Had a good cry today
Velvel Pasternak (head honcho at JewishMusic.com) sent me a 3 cd set of some of the great master Cantors of the golden era of Hazzanut, and I was listening in the car. At first, I was overcome with joy, hearing these brilliant artists do their thing—even yelling out in sport metaphors like: “Bring it Yosseleh!” or a simple, yet satisfying, “Yes!” Soon I got to the titanic voiced Gerson Sirota singing R’tzei, and somewhere in the middle, I had a vision of him being burned in the Warsaw Ghetto on Volinski Street #6, together with his family during the uprising.
So I cried.
I cried for him, but mostly I cried for me… for us… for loss… for lack of understanding… how is it that a people will go to such great lengths to show pride in their yiddishkeit, purchasing the most beautiful etrog, the finest Challah Deckle, the most ornate Torah Crowns, contribute gladly to multi-million dollar campaigns to build the most beautiful Shuls, insist that their Rabbi address them in the most stimulating manner… but when it comes to singing our magnificent, awe inspiring liturgy, we do so on the musical level of Sesame Street.
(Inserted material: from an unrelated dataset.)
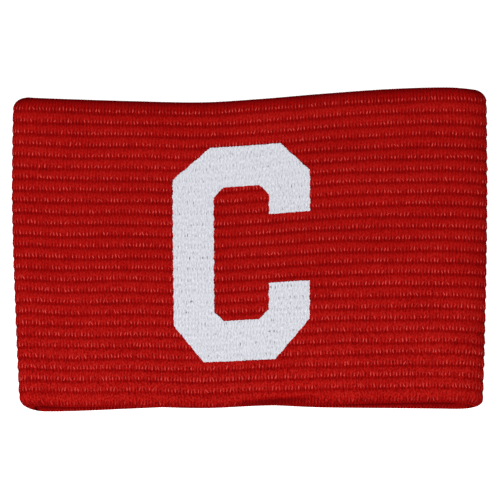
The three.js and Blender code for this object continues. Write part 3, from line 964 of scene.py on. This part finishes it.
LOOP_LIGHT = {"shade": 0.3, "ridge_highlight": 0.8, "fibres": 0.4}


def loop_material():
    look = Shader("red_selvedge", roughness=0.7, specular=0.0)
    fibres = look.noise(scale=(9.0, 2.5, 2.0))
    # Lighter along each turn's ridge and darker at its sides: a painted highlight and painted shade.
    light = look.math("MULTIPLY_ADD", look.attribute("shade"), LOOP_LIGHT["shade"], look.attribute("ridge_highlight"))
    fibres_light = look.around(fibres, LOOP_LIGHT["fibres"])
    light = look.math("MULTIPLY_ADD", light, LOOP_LIGHT["ridge_highlight"], fibres_light, clamp=True)
    return look.colour(look.ramp(light, ((0.0, RED_DARK), (0.6, RED_MIDDLE), (1.0, RED_LIGHT))))


# How light the print is at the fine noise's ends, and how dark the dashes between its yarns are
PRINT_LIGHT = {"darkest": -0.52, "lightest": 1.88, "dashes": -0.42, "dash_grain": 1.6}
DASH_SHARE = 0.35  # of the dashes' depth that shows where the webbing has no floats
SPECK_SHARE = 0.4  # of the specks' depth that shows there
SPECK_NOISE = (0.725, 0.745)  # from where the noise starts a speck, and from where it is full


def print_material():
    look = Shader("white_print", roughness=0.8, specular=0.1)
    yarns = look.yarn_wave(wander=1.6)
    fine = look.noise(scale=(3.8, 1.0, 1.0), detail=3.0)
    pits = look.noise(scale=(3.4, 0.55, 1.0), detail=0.0)
    floats = look.attribute("floats")
    dashes = look.math("MULTIPLY", yarns, look.between(floats, DASH_SHARE, 1.0))
    dashes = look.math("MULTIPLY", dashes, look.math("MULTIPLY", fine, PRINT_LIGHT["dash_grain"]))
    base = look.between(fine, PRINT_LIGHT["darkest"], PRINT_LIGHT["lightest"])
    grey = look.math("MULTIPLY_ADD", dashes, PRINT_LIGHT["dashes"], base, clamp=True)
    colour = look.ramp(grey, ((0.2, PRINT_GREY), (1.0, PRINT_WHITE)))
    speck = look.math("MULTIPLY", look.rise(pits, *SPECK_NOISE), look.between(floats, SPECK_SHARE, 1.0))
    look.bump(look.math("SUBTRACT", fine, dashes), distance=0.03)
    return look.colour(look.mix(speck, colour, (*PRINT_SPECK, 1)))


def thread_material():
    look = Shader("seam_thread", roughness=0.6, specular=0.2)
    twist = look.noise(scale=(5.0, 5.0, 5.0), detail=1.0)
    look.bump(twist, distance=0.05)
    return look.colour(look.ramp(twist, ((0.2, THREAD_DARK), (0.8, THREAD_LIGHT))))


FLOOR_REACH = 3.0  # from the middle of the floor to its edge
FLOOR_TONE = 0.6
FLOOR_GLOW = 1.0
SKY = 0.5
LAMPS = (
    {"name": "key", "place": (-0.12, -0.42, 0.75), "size": 0.5, "power": 6.2},
    {"name": "side", "place": (-0.9, 0.0, 0.25), "size": 0.5, "power": 1.2},
)


def floor_and_light():
    """A floor that looks white without a shadow, a pale sky, and two lamps, below the letter and far left."""
    reach = FLOOR_REACH
    corners = [(-reach, -reach, 0), (reach, -reach, 0), (reach, reach, 0), (-reach, reach, 0)]
    mesh = bpy.data.meshes.new("floor")
    mesh.from_pydata(corners, [], [[0, 1, 2, 3]])
    floor = bpy.data.objects.new("floor", mesh)
    bpy.context.scene.collection.objects.link(floor)
    look = Shader("pale_floor", roughness=0.9, specular=0.0)
    seen = look.tree.nodes.new("ShaderNodeLightPath").outputs["Is Camera Ray"]
    look.shader.inputs["Emission Color"].default_value = (1, 1, 1, 1)
    look.put(look.shader.inputs["Emission Strength"], look.math("MULTIPLY", seen, FLOOR_GLOW))
    mesh.materials.append(look.colour((FLOOR_TONE, FLOOR_TONE, FLOOR_TONE, 1)))

    world = bpy.data.worlds.new("pale_world")
    bpy.context.scene.world = world
    world.use_nodes = True
    background = world.node_tree.nodes["Background"]
    background.inputs["Color"].default_value = (1, 1, 1, 1)
    background.inputs["Strength"].default_value = SKY

    for row in LAMPS:
        light = bpy.data.lights.new(row["name"], "AREA")
        light.shape = "SQUARE"
        light.size = row["size"]
        light.energy = row["power"]
        lamp = bpy.data.objects.new(row["name"], light)
        bpy.context.scene.collection.objects.link(lamp)
        lamp.location = row["place"]
        lamp.rotation_euler = (-Vector(row["place"])).to_track_quat("-Z", "Y").to_euler()


def camera():
    """Straight down on the armband from far away, with the letter upright."""
    frame_width = 0.1639  # of what the picture shows, at the height of the folds
    height = 2.4
    fold_height = 0.005
    picture_shift = -0.00016
    view = bpy.data.cameras.new("camera")
    view.sensor_width = 36
    view.lens = view.sensor_width * (height - fold_height) / frame_width
    view.clip_end = 20
    eye = bpy.data.objects.new("camera", view)
    bpy.context.scene.collection.objects.link(eye)
    eye.location = (0, picture_shift, height)
    bpy.context.scene.camera = eye
    bpy.context.scene.view_settings.view_transform = "Standard"


WEBBING = webbing_material()
FLOATS = float_material()
LOOPS = loop_material()
PRINT = print_material()
THREAD = thread_material()

camera()
floor_and_light()
band = webbing()
front = (YARNS > (LEFT_START + FRONT_START) / 2) & (YARNS < (FRONT_END + RIGHT_END) / 2)
on_band = [
    weft_floats("weft_floats_front", front),
    weft_floats("weft_floats_back", ~front),
    selvedge_loops(),
    seam_stitches(),
    letter(),
]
How is it that the People of the Book, the nation of Nobel Laureates, will insist on the concept of “Hiddur Mitzvah” for everything except music? Wonderful nursery rhymes were composed in the nineteenth century. Why weren’t those Jews eager to pray to baby tunes? Does Beit Hillel not say: Ma’alin bakodesh v’ein moridin (You must increase holiness, not decrease it)? Do you need to go to school for five years to take pre-existing tunes, from non-sacred idioms, and shove them into the liturgy whether they fit or not, so we can be part of a trend?
There is an elephant in the room. Can we please, at least, talk about it?